Mercredi 8 avril 2020, 19h30 / Charlotte est revenue du supermarché cet après-midi : elle n'a pas trouvé un seul paquet de farine dans les rayonnages. Au début, c'est Maman, au téléphone, qui m'a mis en garde à ce sujet : "Faites attention, je reviens des courses. Il manque certains produits, dont la farine !" Je me rappelle avoir pris un air étonné, tant l'information me paraissait peu crédible. Une pénurie de farine, en France, mais non, Maman, tu as mal regardé... Et puis en y réfléchissant, avec le mouvement de foule suivant les décisions de mise en confinement, oui, pourquoi pas, il était normal de s'attendre à certaines ruptures de stock. Les gens prenaient leurs précautions, voilà tout. Cela ne pouvait être que passager ! Sauf que...
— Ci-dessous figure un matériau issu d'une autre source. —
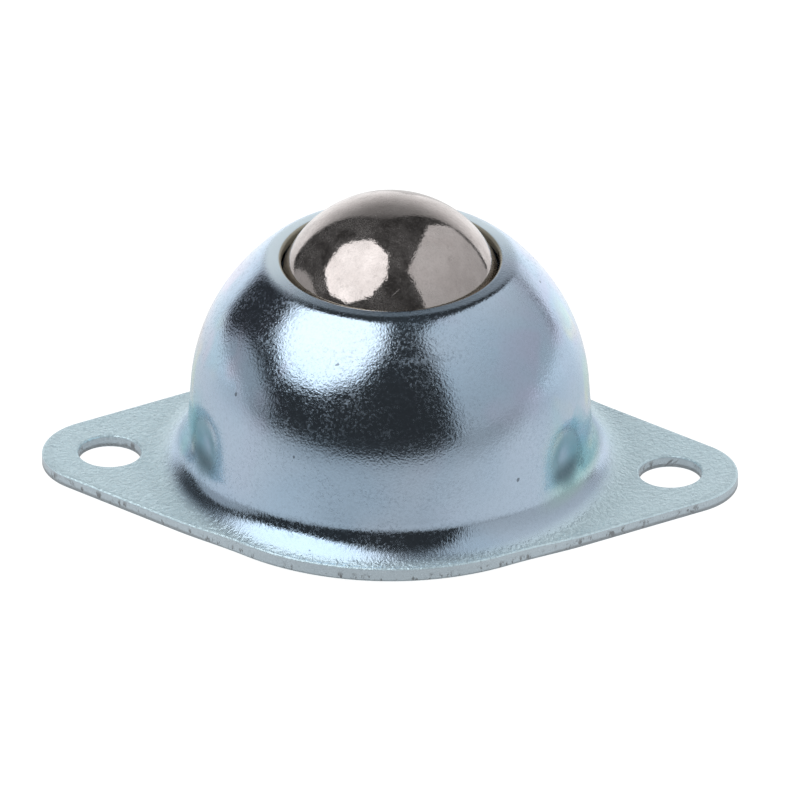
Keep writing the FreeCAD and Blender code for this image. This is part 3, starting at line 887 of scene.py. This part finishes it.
def table_light(nodes):
    """Light of the table in the metal's reflections, by the place on the table, with painted shade in
    front of the castor.
    """
    x, y = nodes.split(object_place(nodes))[:2]
    beside = nodes.math("ABSOLUTE", x)
    # dimmer in front of the castor: painted shade on the table there
    light = nodes.blend(nodes.step(y, -10 * MM, -60 * MM), TABLE_SIDE, TABLE_FRONT)
    light = nodes.product(light, nodes.blend(nodes.step(beside, 50 * MM, 130 * MM), 1.0, 0.82))
    # palest straight behind the castor
    aside = nodes.math("DIVIDE", beside, nodes.math("ADD", nodes.math("MAXIMUM", y, 0.0), 20 * MM))
    behind = nodes.blend(nodes.step(aside, 1.1, 0.25), TABLE_CORNERS, TABLE_BEHIND)
    light = nodes.blend(nodes.step(y, 5 * MM, 60 * MM), light, behind)
    # painted shadow: dimmer in a narrow strip through the castor, from close in front of it
    shadow_strip = nodes.product(nodes.step(y, -38 * MM, -24 * MM), nodes.step(beside, 17 * MM, 7 * MM))
    light = nodes.product(light, nodes.blend(shadow_strip, 1.0, 0.68))
    # the dark room beyond the front edge, which runs nearer to the camera on the right
    right = nodes.math("MAXIMUM", nodes.math("SUBTRACT", x, 40 * MM), 0.0)
    edge = nodes.math("ADD", y, nodes.product(right, 0.9))
    return nodes.blend(nodes.step(edge, -76 * MM, -100 * MM), light, TABLE_PAST_EDGE)


def table_material():
    """Plain white to the camera, with the castor's shadow, and lit in the metal's reflections."""
    material = bpy.data.materials.new("table_white")
    material.use_nodes = True
    nodes = Nodes(material.node_tree)
    rays = nodes.add("ShaderNodeLightPath").outputs
    seen = nodes.math("ADD", rays["Is Camera Ray"], rays["Is Transmission Ray"], clamp=True)
    glossy = nodes.product(rays["Is Glossy Ray"], nodes.math("SUBTRACT", 1.0, seen))
    glow = nodes.add("ShaderNodeEmission")
    glow.inputs["Color"].default_value = (1, 1, 1, 1)
    strength = nodes.blend(glossy, nodes.product(seen, TABLE_SEEN), table_light(nodes))
    nodes.put(strength, glow.inputs["Strength"])

    cloth = nodes.add("ShaderNodeBsdfDiffuse")
    cloth.inputs["Color"].default_value = (0.9, 0.9, 0.9, 1)
    faint = nodes.add("ShaderNodeMixShader")
    nodes.put(nodes.blend(glossy, nodes.blend(seen, 1.0, 0.25), 0.0), faint.inputs[0])
    nodes.put(cloth.outputs[0], faint.inputs[2])
    total = nodes.add("ShaderNodeAddShader")
    nodes.put(faint.outputs[0], total.inputs[0])
    nodes.put(glow.outputs[0], total.inputs[1])
    nodes.surface(total.outputs[0])
    return material


def make_floor():
    """White table top, just under the castor."""
    reach = 3.0
    corners = [(-reach, -reach, 0), (reach, -reach, 0), (reach, reach, 0), (-reach, reach, 0)]
    table = new_piece("table_top", corners, [(0, 1, 2, 3)])
    table.location.z = cad_low.z - 0.02 * MM
    table.data.materials.append(table_material())


def make_camera():
    """Camera fitted to the photograph: a long lens from the front, a little to the right."""
    place = Vector((115.98486, -1677.98296, 933.32594)) * MM
    yaw, pitch, roll = -0.0684449, 0.5030273, 0.0033925
    focal_pixels = 20232.28
    image_width = 800
    ahead = Vector((math.sin(yaw) * math.cos(pitch), math.cos(yaw) * math.cos(pitch), -math.sin(pitch)))
    right = ahead.cross(UP).normalized()
    up = right.cross(ahead)
    turned_right = right * math.cos(roll) + up * math.sin(roll)
    turned_up = up * math.cos(roll) - right * math.sin(roll)
    data = bpy.data.cameras.new("camera")
    data.sensor_width = 36.0
    data.lens = focal_pixels / image_width * data.sensor_width
    data.clip_start = 0.05
    data.clip_end = 20.0
    camera = bpy.data.objects.new("camera", data)
    turn = Matrix((turned_right, turned_up, -ahead)).transposed().to_4x4()
    camera.matrix_world = Matrix.Translation(place) @ turn
    bpy.context.collection.objects.link(camera)
    bpy.context.scene.camera = camera


bpy.context.scene.view_settings.view_transform = "Standard"
make_camera()
make_world()
make_floor()

housing = build_housing()
housing.data.materials.clear()
housing.data.materials.append(zinc_material())
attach(housing, "frame")
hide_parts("housing")

dress("main_ball", ball_material())
dress("closing_pan", plain_steel("pan_zinc", (0.62, 0.70, 0.80), 0.30, 900.0))
dress("race_cup", plain_steel("hardened_steel", (0.34, 0.32, 0.25), 0.38, 700.0))
bearing_steel = plain_steel("bearing_steel", (0.62, 0.61, 0.61), 0.12, 1500.0)
for name in frame["nodes"]:
    if name.startswith("load_ball"):
        dress(name, bearing_steel)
Sur les réseaux sociaux, ces derniers jours, je lis plusieurs anecdotes. Une amie se félicite, en faisant la queue à la caisse d'une supérette, que la personne devant elle ait accepté de lui céder un paquet de farine sur les cinq qui se trouvaient dans son panier. Une autre publie un trait d'humour sur le sujet. Certains médias publient des photographies de rayons de grandes surfaces vides.
Chez nous, cela fait maintenant presque dix jours que nous faisons attention à notre consommation de farine, Charlotte et moi. C'est un crève-cœur, évidemment ! Cela signifie moins de gâteaux et moins de plats à base de béchamel comme les lasagnes ou les gratins, et je vous laisse imaginer dans quel genre d'affliction cela nous plonge... Il est étrange de se dire qu'un aliment aussi basique que la farine vienne à manquer. Pour être honnête, je n'ai jamais pensé qu'une pénurie de quoique ce soit puisse se produire un jour en France de nos jours. L'école nous a tellement répété que le pays était autosuffisant sur le plan alimentaire, et même qu'il exportait une bonne partie de sa production, que l'idée même du manque ne m'a jamais traversé l'esprit.
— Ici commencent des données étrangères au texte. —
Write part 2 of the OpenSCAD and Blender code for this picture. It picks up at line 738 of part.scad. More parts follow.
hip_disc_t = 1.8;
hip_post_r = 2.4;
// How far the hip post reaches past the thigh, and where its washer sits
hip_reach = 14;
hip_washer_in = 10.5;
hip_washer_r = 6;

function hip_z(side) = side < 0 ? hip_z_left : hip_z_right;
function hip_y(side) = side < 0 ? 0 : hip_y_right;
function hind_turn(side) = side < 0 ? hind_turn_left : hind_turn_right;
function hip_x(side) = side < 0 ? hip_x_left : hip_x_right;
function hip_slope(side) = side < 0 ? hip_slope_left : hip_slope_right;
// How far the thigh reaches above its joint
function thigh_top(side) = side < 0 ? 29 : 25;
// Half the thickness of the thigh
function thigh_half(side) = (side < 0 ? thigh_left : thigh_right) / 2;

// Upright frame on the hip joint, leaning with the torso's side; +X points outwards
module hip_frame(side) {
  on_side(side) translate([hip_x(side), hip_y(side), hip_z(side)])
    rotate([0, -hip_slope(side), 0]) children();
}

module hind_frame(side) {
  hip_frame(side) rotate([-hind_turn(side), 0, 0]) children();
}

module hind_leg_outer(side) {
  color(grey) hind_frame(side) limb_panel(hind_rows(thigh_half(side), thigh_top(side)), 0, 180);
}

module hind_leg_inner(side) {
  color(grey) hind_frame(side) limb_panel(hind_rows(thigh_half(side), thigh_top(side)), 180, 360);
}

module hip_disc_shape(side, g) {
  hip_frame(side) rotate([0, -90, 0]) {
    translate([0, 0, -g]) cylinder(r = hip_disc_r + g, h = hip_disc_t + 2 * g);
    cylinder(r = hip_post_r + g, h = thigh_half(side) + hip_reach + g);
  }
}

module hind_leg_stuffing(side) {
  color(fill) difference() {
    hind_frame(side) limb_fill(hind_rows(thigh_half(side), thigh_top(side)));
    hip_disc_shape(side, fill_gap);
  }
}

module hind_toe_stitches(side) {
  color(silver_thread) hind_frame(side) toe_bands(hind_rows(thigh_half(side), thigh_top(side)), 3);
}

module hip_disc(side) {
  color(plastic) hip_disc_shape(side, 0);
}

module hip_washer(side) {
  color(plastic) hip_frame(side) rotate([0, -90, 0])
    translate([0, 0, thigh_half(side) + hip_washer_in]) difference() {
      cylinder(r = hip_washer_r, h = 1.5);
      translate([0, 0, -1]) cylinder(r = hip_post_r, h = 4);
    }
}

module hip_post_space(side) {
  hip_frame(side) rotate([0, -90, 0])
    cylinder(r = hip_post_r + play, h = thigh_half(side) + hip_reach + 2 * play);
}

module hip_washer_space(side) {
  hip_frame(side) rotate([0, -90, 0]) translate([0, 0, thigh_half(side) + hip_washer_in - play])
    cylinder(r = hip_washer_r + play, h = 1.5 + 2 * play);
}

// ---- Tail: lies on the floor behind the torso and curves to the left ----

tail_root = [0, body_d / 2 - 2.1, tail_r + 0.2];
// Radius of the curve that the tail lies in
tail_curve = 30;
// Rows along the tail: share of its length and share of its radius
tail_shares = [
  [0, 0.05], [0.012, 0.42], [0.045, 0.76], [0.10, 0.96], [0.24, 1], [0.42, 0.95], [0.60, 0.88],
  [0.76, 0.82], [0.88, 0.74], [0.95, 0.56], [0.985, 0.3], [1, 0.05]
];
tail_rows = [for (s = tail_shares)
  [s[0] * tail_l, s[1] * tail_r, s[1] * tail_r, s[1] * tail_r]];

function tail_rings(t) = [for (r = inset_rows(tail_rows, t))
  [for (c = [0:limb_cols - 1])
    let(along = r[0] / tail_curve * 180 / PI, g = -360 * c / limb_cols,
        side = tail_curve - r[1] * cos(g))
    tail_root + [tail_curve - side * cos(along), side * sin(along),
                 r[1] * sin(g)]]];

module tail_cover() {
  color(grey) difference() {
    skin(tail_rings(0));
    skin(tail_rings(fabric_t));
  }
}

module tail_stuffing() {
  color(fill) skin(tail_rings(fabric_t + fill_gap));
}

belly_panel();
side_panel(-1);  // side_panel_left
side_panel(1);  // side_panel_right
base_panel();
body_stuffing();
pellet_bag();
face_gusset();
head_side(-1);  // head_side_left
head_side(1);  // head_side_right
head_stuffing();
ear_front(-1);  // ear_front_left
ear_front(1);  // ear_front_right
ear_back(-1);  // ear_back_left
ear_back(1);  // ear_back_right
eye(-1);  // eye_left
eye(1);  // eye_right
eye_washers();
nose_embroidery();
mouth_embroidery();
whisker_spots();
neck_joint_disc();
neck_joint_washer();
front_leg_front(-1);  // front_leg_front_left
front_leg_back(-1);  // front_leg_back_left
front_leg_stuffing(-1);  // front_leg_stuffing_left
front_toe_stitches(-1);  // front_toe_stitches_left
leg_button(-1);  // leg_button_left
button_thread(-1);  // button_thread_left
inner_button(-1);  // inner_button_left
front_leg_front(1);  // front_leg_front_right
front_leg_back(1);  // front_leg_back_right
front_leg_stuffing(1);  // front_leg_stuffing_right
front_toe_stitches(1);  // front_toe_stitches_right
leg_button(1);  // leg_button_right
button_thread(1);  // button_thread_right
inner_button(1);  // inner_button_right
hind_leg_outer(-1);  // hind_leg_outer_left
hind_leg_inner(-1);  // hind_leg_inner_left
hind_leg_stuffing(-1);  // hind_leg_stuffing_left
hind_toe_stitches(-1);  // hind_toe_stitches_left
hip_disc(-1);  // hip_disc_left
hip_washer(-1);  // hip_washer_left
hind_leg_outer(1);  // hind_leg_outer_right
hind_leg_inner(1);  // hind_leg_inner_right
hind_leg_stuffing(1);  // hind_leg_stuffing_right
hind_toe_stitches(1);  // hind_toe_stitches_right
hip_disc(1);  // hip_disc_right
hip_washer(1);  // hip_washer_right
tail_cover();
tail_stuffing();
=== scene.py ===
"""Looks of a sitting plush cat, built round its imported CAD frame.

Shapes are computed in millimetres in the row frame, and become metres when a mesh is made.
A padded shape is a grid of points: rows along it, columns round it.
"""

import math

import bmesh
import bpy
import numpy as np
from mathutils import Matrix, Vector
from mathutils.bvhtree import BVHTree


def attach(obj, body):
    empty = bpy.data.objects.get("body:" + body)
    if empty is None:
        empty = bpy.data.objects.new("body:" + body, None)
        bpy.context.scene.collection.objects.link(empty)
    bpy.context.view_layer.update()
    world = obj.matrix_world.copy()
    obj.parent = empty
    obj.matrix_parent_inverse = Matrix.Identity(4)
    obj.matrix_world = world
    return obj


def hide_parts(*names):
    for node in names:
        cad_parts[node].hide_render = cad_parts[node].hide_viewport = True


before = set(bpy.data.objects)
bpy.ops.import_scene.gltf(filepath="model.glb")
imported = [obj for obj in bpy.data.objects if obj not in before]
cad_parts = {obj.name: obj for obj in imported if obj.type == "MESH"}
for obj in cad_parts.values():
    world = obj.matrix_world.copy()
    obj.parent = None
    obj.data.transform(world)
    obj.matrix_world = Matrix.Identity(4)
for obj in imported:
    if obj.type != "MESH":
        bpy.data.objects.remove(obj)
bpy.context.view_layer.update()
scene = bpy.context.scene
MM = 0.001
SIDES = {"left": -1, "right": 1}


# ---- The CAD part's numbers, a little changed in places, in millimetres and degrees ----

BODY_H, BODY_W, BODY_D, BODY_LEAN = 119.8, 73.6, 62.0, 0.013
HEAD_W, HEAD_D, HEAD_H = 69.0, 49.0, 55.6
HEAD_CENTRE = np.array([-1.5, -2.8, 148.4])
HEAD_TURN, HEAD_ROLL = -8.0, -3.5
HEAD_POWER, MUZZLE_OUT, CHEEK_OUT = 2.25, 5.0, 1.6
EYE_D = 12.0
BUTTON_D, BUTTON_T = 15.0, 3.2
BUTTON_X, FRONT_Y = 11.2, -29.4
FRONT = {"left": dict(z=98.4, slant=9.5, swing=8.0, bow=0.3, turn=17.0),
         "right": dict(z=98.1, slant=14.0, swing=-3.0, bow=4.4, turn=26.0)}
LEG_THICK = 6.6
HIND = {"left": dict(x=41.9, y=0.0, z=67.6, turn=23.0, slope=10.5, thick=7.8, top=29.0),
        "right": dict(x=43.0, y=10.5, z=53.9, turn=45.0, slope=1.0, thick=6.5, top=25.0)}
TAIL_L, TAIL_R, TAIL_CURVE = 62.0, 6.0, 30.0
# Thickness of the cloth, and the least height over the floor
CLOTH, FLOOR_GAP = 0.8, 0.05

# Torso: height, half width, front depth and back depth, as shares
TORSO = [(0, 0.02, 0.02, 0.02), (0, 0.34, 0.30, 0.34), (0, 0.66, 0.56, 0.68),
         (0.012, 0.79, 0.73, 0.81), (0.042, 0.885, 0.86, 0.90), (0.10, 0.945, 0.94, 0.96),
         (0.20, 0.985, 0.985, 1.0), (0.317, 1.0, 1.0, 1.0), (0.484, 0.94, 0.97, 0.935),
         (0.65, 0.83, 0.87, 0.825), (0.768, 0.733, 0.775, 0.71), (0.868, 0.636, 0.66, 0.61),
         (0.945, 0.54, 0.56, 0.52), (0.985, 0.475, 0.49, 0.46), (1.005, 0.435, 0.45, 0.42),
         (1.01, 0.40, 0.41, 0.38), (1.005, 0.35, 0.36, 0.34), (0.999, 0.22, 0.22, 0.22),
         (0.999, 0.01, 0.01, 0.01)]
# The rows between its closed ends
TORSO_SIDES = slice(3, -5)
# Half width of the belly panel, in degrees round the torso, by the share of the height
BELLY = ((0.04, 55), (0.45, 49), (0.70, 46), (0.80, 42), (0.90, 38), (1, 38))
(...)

Passé l'étonnement, je me suis interrogé sur ce qui pouvait bien provoquer une telle razzia. La psychose de la mise en confinement étant passée, l'heure n'est plus aux ravitaillements grégaires de la mi-mars. De fait, d'où nous vient cette pénurie pour cette denrée ? Pour y répondre, il faut imaginer. Un pays réputé dans le monde pour faire bonne chair et dont le mode de vie des dernières années ne lui a plus permis de s'adonner aux arts de la table comme il l'aurait souhaité, un pays mangeant rarement chez soi : ou bien au restaurant, ou bien à la cantine, ou bien au snack, un pays réduit à se réchauffer au micro-ondes des plats cuisinés ou à acheter un sandwich sur le pouce pour joindre tant bien que mal les deux bouts de son agenda, un pays éloigné de lui-même car éloigné de sa cuisine. Soudainement, ce même pays se retrouve confiné chez lui, sans cantine, sans restaurant, sans snack, avec une activité professionnelle réduite et des loisirs fortement réduits eux aussi. Du temps se libère et très vite, chacun réalise que ce temps peut être consacré à la cuisine. Autre paramètre à prendre en compte : désormais les trois repas de la journée se prennent à la maison et nulle part ailleurs. Alors, nous nous y sommes donnés à cœur joie ! Pains, brioches, plats gratinés, gâteaux, cookies, sablés, tartes nous avons réinvestis nos plans de travail et dévalisés un rayon réservé jusqu'alors aux seules personnes ayant encore la force de cuisiner du temps de nos vies folles ; celles qui ne voulaient pas sacrifier à leur agenda trop chargé, la maîtrise de leur alimentation.
Quelque part, cette pénurie de farine est peut-être le signe d'un retour à la vie...
Bravo à toi, tu t'exprimes bien et tu as une jolie plume, continue comme ça :)
Cette péripétie de la farine m'a fait découvrir que les petites épiceries de proximité en avaient qq paquets encore. Exit les hyper marchés.